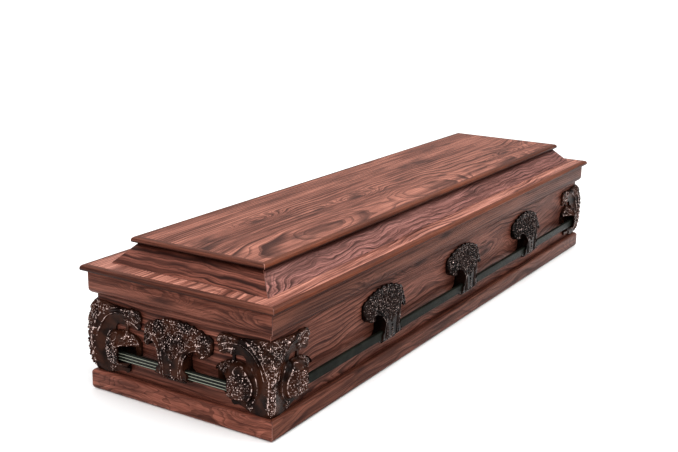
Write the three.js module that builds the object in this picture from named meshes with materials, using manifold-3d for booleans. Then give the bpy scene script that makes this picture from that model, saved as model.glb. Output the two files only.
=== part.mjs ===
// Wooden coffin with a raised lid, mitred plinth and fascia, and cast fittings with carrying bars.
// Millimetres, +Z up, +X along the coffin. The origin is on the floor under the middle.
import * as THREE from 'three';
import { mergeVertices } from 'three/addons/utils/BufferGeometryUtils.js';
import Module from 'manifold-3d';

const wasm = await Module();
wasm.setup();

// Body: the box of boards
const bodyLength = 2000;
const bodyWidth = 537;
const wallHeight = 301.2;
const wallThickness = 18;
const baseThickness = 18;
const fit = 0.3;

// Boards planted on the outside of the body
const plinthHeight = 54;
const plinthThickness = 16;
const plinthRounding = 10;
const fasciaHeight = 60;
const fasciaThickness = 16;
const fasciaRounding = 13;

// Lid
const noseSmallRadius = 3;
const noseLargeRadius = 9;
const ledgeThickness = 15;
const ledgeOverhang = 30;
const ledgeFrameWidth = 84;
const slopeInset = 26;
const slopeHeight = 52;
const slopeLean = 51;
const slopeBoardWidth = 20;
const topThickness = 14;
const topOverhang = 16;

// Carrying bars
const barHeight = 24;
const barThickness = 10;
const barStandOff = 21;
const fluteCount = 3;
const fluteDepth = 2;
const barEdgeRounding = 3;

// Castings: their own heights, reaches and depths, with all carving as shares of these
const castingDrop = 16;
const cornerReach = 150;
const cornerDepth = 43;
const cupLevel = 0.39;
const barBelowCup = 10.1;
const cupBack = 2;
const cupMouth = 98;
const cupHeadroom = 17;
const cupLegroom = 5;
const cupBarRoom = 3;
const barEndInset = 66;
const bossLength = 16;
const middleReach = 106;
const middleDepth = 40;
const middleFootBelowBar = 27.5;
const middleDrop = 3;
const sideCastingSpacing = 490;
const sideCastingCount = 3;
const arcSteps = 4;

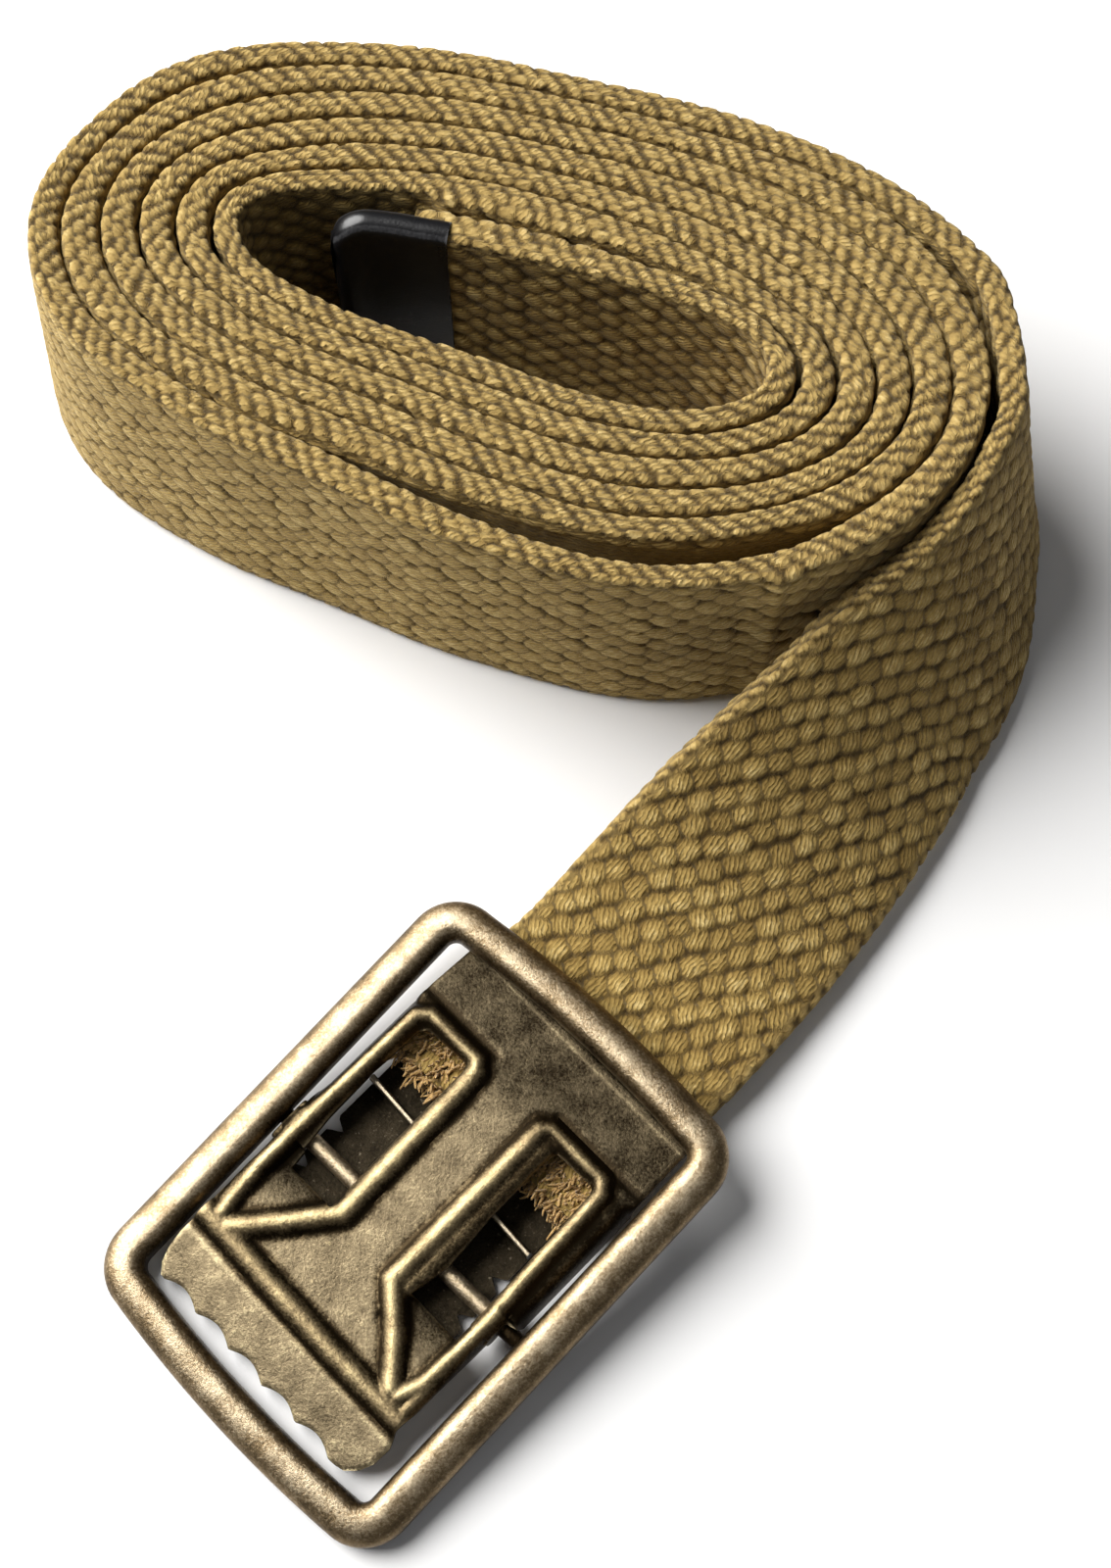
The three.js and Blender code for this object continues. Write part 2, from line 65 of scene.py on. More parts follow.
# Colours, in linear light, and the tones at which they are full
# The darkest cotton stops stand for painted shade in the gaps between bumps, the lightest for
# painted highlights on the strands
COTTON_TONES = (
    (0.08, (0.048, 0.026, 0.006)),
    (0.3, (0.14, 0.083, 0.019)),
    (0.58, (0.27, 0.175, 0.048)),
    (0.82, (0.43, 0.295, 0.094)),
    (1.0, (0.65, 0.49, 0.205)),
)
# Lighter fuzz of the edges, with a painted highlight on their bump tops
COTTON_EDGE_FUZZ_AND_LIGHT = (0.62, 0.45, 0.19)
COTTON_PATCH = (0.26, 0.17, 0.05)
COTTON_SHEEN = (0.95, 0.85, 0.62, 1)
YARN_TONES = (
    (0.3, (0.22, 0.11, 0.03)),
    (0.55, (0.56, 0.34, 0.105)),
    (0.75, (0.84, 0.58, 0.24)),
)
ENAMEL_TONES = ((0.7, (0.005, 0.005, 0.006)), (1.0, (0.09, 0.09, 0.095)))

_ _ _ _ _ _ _

__Exercise directions__.
Take the line that contains "The three.js and" and every line after it through the end of the listing above, and repeat them exactly.

__Task output__.
The three.js and Blender code for this object continues. Write part 2, from line 65 of scene.py on. More parts follow.
# Colours, in linear light, and the tones at which they are full
# The darkest cotton stops stand for painted shade in the gaps between bumps, the lightest for
# painted highlights on the strands
COTTON_TONES = (
    (0.08, (0.048, 0.026, 0.006)),
    (0.3, (0.14, 0.083, 0.019)),
    (0.58, (0.27, 0.175, 0.048)),
    (0.82, (0.43, 0.295, 0.094)),
    (1.0, (0.65, 0.49, 0.205)),
)
# Lighter fuzz of the edges, with a painted highlight on their bump tops
COTTON_EDGE_FUZZ_AND_LIGHT = (0.62, 0.45, 0.19)
COTTON_PATCH = (0.26, 0.17, 0.05)
COTTON_SHEEN = (0.95, 0.85, 0.62, 1)
YARN_TONES = (
    (0.3, (0.22, 0.11, 0.03)),
    (0.55, (0.56, 0.34, 0.105)),
    (0.75, (0.84, 0.58, 0.24)),
)
ENAMEL_TONES = ((0.7, (0.005, 0.005, 0.006)), (1.0, (0.09, 0.09, 0.095)))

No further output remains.